We could trigger a model retrain based on underling conditions. For one, we could track predicted vs. actual outcomes and have the model retrain once performance drops below a certain threshold. In environments with quick feedback mechanisms, this can work well. What's more, we could track the business impact of our model over time and trigger a retrain when this impact starts to decay. This can be a bit reactionary as it might take time for business impact to shift or be measures.

We have other related options. We can assume we would be getting new churns on a somewhat regular basis. These would represent updates to our training data. As these updates come in, we could see if they notably shift the relationship between the target and the features. For example, clients with a certain creative_id start churning at a much higher rate. This is known as concept drift. Likewise, we might also experience dataset shift, which is when the distribution of a feature changes over time. For instance, the profile_score's mean and standard deviation might shift much higher. We can monitor both concept and dataset shift and take action accordingly.
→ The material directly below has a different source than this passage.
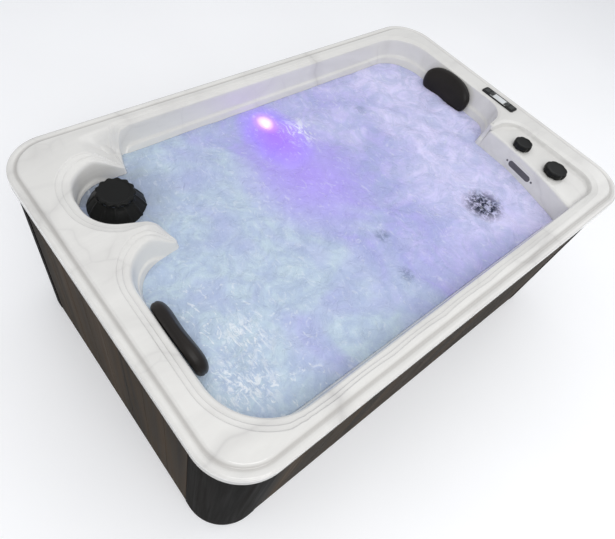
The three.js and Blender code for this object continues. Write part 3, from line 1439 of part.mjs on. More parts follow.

Given all these options, what option should we choose? Again, it depends on the environment and overall modeling problem. That said, I posit the following relationship exists generally.

Data shift leads to concept shift. Concept shift will produce declines in predictive performance, which will hamper business impact. Our retraining methodology should generally follow this path as well. If we retrain based on data shift, we will prevent concept shift and upstream effects on predictive and business performance. Detecting data shift is our first line of defense. The higher we move on the taxonomy, the closer we are to losing business impact. We typically don't want to wait until we see degradations in business impact to retrain our model. An additional and important concept is proactive retrains. That is, we retrain our model on a schedule in the hopes of catching data shift at the earliest stages. This can often be a wise strategy. That said, we don't have to go crazy with retrains! We'll actually cover that issue more later in this chapter.
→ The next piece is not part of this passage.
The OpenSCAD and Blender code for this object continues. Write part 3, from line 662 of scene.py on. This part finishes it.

Thus far, we have mostly focused on the retraining piece of the equation. However, being able to retrain and knowing when you must retrain relates back to the issue of tracking. Fundamentally, we must know how well our model is performing in production. In other words, is what is actually happening consistent with what the model is predicting?
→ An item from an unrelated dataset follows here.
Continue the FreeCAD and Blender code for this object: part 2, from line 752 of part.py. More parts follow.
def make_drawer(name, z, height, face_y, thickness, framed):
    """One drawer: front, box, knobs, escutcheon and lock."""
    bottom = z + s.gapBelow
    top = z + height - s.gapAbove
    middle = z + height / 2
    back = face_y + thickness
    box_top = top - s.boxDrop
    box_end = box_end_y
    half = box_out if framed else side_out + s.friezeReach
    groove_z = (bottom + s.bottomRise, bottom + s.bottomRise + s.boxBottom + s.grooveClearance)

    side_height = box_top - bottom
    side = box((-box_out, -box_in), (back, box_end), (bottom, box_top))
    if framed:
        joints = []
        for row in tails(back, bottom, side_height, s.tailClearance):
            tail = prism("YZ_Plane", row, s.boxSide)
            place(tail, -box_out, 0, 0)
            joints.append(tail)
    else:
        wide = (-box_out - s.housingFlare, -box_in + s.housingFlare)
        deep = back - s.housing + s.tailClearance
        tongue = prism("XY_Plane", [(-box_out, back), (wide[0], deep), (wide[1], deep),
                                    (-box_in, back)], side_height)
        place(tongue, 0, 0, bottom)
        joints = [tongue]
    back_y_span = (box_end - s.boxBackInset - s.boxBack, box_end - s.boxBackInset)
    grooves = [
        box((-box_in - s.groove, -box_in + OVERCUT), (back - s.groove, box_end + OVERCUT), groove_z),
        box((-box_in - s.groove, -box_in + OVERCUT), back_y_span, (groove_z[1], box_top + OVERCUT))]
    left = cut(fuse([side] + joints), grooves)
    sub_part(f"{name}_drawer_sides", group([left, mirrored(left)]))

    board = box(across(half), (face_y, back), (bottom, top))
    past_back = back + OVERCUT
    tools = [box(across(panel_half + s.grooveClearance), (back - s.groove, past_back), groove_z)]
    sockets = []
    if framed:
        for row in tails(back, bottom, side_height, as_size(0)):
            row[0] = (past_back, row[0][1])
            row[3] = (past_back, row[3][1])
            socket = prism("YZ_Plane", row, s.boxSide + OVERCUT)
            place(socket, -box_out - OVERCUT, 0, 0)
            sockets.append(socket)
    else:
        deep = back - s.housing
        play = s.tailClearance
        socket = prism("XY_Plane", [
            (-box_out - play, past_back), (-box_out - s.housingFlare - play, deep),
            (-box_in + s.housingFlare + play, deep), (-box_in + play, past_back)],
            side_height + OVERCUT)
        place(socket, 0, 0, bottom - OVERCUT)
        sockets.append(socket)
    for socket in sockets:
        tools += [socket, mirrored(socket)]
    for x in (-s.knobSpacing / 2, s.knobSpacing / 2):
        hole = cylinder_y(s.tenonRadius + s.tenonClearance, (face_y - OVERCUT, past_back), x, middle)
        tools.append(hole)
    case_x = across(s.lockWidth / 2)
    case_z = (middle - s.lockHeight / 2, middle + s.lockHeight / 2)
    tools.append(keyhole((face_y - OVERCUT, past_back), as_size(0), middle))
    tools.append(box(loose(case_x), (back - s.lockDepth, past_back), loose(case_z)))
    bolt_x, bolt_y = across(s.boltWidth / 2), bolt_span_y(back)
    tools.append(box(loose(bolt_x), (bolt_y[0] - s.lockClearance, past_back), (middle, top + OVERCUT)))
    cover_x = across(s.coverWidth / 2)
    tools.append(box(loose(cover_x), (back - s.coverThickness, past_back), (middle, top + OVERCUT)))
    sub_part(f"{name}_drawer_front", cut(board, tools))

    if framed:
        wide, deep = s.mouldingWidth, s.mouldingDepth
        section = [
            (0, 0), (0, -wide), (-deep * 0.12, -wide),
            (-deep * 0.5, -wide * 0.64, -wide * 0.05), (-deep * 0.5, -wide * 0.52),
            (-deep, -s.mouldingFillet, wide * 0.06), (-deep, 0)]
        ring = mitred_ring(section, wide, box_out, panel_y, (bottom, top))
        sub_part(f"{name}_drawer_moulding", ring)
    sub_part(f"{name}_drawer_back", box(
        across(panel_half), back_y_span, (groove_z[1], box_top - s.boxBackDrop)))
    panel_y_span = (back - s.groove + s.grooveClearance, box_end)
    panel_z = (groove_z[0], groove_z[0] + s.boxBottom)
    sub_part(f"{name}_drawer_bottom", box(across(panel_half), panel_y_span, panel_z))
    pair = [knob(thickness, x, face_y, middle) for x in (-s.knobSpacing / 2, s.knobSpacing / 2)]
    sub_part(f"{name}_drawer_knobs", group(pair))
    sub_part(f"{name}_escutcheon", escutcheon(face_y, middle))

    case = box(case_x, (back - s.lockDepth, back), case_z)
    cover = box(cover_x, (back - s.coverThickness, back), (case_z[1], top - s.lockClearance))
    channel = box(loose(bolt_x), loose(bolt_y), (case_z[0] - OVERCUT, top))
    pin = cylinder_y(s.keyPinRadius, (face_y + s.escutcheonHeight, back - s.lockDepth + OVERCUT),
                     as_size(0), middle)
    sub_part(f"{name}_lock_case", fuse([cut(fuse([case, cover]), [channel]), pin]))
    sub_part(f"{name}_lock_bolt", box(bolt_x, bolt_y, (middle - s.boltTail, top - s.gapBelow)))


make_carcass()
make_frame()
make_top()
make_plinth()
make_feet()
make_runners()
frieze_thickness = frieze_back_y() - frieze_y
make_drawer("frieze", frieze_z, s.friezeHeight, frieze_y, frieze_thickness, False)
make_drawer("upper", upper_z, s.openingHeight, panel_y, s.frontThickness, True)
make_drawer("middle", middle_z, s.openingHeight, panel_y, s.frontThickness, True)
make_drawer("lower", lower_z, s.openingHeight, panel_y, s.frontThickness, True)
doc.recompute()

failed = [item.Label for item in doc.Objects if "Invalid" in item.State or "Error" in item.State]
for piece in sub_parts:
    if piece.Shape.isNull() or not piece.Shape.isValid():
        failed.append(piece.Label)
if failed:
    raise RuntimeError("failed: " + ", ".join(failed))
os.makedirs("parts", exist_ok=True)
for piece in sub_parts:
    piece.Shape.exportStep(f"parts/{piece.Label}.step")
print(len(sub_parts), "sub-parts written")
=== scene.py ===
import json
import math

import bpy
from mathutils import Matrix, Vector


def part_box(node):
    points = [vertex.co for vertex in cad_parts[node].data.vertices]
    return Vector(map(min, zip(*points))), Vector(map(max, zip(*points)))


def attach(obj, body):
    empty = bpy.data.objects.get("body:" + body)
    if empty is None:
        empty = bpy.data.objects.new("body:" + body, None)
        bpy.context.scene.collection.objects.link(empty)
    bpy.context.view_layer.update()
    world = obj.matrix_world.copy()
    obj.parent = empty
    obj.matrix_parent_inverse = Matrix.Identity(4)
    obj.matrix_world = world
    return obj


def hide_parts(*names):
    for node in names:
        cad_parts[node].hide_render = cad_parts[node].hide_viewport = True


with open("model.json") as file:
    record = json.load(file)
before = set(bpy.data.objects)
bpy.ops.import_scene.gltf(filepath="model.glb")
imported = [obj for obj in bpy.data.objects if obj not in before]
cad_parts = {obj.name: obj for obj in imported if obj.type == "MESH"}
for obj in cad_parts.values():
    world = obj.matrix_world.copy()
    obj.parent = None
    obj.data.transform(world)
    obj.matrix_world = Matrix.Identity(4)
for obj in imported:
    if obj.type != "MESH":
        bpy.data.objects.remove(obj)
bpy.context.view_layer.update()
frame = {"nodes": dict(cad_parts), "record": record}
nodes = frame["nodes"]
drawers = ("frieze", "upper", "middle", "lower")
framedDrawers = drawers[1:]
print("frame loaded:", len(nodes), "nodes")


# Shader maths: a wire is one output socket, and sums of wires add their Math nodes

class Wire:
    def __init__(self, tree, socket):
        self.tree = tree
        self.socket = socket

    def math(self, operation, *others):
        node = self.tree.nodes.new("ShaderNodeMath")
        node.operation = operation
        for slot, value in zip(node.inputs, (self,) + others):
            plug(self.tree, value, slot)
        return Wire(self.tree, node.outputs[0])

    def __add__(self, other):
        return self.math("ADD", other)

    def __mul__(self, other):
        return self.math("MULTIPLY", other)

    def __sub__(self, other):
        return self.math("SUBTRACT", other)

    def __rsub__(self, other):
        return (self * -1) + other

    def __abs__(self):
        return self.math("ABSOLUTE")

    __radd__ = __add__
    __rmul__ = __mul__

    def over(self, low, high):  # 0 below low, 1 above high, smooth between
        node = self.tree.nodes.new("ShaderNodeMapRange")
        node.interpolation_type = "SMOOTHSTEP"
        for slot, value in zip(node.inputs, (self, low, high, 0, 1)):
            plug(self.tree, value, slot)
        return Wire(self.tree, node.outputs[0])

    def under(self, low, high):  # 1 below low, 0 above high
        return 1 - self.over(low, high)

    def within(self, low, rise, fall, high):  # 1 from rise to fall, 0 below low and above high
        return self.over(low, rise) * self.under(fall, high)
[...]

Current Payload Logging Process

Currently, we log input and output payloads to two locations: S3 and MySQL. This might seem duplicative, but good reason exists. S3 is highly, highly available. It will basically always be available, so it's a wonderful failsafe. However, MySQL is our ultimate destination, so it also make sense to just directly log to this location since we don't really care about response times in this case. (Responding in a few seconds is fine for our project, though this would be slow by industry standards). The issue is that while MySQL is highly available, I have experienced database outages on multiple occasions due to a variety of reasons. Therefore, we want a backup plan: S3. Of note, our MySQL table uses json datatypes for the column that stores input and output payloads. This means we can simply add and subtract fields from our payloads without breaking the logging.

ETL Logs into MySQL

Let's say we could only log to S3 from our application (which we might do to speed up our response times!), but we still wanted our logs to end up in MySQL. We could run the following as an ETL (extract, transform, and load) job on AWS Batch to accomplish this goal.

ETL Logs from S3 into DynamoDB

Let's say we only wanted to log payloads to S3 and wanted to move them over in batch to DyanmoDB. We could leverage the following script. However, a notable limitation exists if we want to run many batches over time (which is likely). We ideally want to only insert the records created after our last table insert. Unfortunately, DynamoDB doesn't give us an easy way to efficiently discover the most recent record based on the logging_timestamp. We could pull down every record and find the value in pandas, but as our table grows, this isn't a super great option.

Email Push Notifications

Sentry will alert us of errors in our application. However, it will not alert us to anomalies or other behavior of which we might want to be aware. For this purpose, we might set up an AWS Batch job that queries our logs table and triggers an email when a certain condition occurs. This might run every, say, 10 minutes. Below is a script that will simply count the number of requests and calculate the average predicted probability in a time period. If the count is above a certain threshold, an email will be triggered. Likewise, we could simply change the criteria a bit and have this be a daily report or something of the like.

SMS Push Notifications

Rather than an email, we might want to shoot off a text message. Twilio makes it quite easy to send text messages. Follow this tutorial to get started. We can then use the below function to fire off text messages using the following function.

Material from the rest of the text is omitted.